Both Maureen Dowd and Frank Rich have it right. Sneer and dismiss Sarah Palin — and/or the sentiment she taps — at your political peril. Dowd writes that President Obama could use some of Palin’s visceral appeal.
Palin can be stupefyingly simplistic, but she seems dynamic. Obama is impressively complex but he seems static.
She nurtures her grass roots while he neglects his.
He struggles to transcend identity politics while she wallows in them. As he builds an emotional moat around himself, she exuberantly pushes whatever she has, warts and all — the good looks, the tabloid-perfect family, the Alaska quirkiness, the kids with the weird names.
Just like the disastrous and anti-intellectual W., this Visceral One never doubts herself. The Cerebral One welcomes doubt.

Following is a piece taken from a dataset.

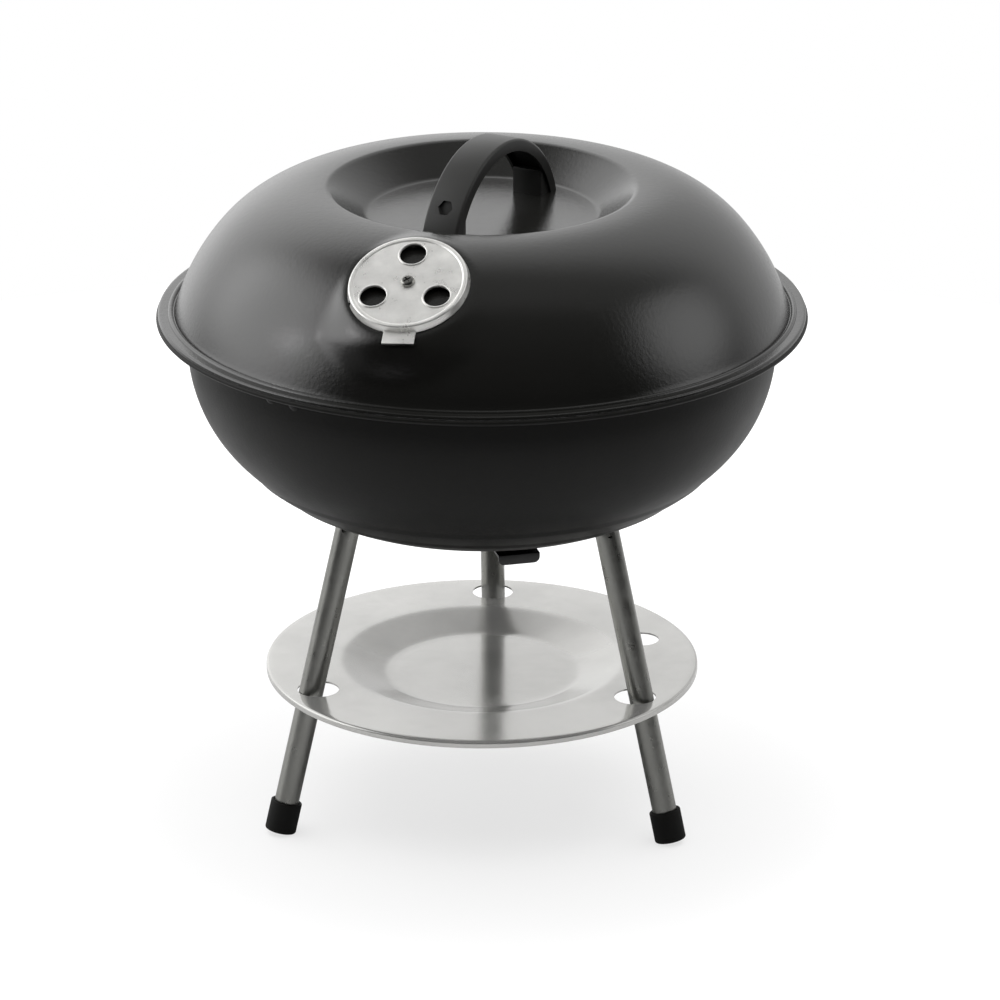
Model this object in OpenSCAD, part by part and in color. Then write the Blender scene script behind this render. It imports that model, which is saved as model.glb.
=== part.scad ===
// Portable tabletop kettle grill: a domed lid with a dished top, a round bowl on
// three splayed tube legs, two grates, two vent dampers and an ash plate.
// Origin on the ground under the middle of the bowl, +Z up, -Y is the front.

/* [Rim and sheet] */
// Outer radius of the bowl's rim, the widest point
rim_r = 185; // [165:1:225]
// Height of the rim's lower edge above the ground
rim_z = 295; // [285:1:360]
// Thickness of the lid's and the bowl's sheet
sheet_t = 1.2; // [1:0.1:1.6]
// Height of the bowl's flat rim face over the rim's lower edge
rim_h = 3; // [3:0.5:5]
// Width of the rim outside the bowl's wall
rim_w = 17.5; // [14:0.5:20]

/* [Bowl] */
// Radius of the flat bottom
bowl_flat_r = 54; // [48:1:64]
// Radius of the arc below the straight wall
bowl_side_arc = 87; // [70:1:100]
// Angle at which the side arc hands over to the bottom arc
bowl_break = 43; // [38:1:48]
// Depth of the straight wall below the rim's lower edge
bowl_wall_h = 14; // [12:1:24]
// Outward step of each of the two pressed rings round the bottom
bowl_step = 0.7; // [0.4:0.1:1]

/* [Lid] */
// Width of the lid's flange outside the dome
lid_flange_w = 9.4; // [8:0.2:12]
// Height of the lid's flange above the bowl's rim face
lid_flange_h = 2.2; // [1.8:0.1:3]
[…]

Rich focuses on what Palin represents.
Culture is politics. Palin is at the red-hot center of age-old American resentments that have boiled up both from the ascent of our first black president and from the intractability of the Great Recession for those Americans who haven’t benefited from bailouts. As Palin thrives on the ire of the left, so she does from the disdain of Republican leaders who, with a condescension rivaling the sexism they decry in liberals, belittle her as a lightweight or instruct her to eat think-tank spinach.
The only person who can derail Palin is Palin herself. Should she not self-destruct, she will doom G.O.P. hopes of a 2012 comeback. But the rest of the country cannot rest easy. The rage out there is larger than Palin and defies partisan labeling.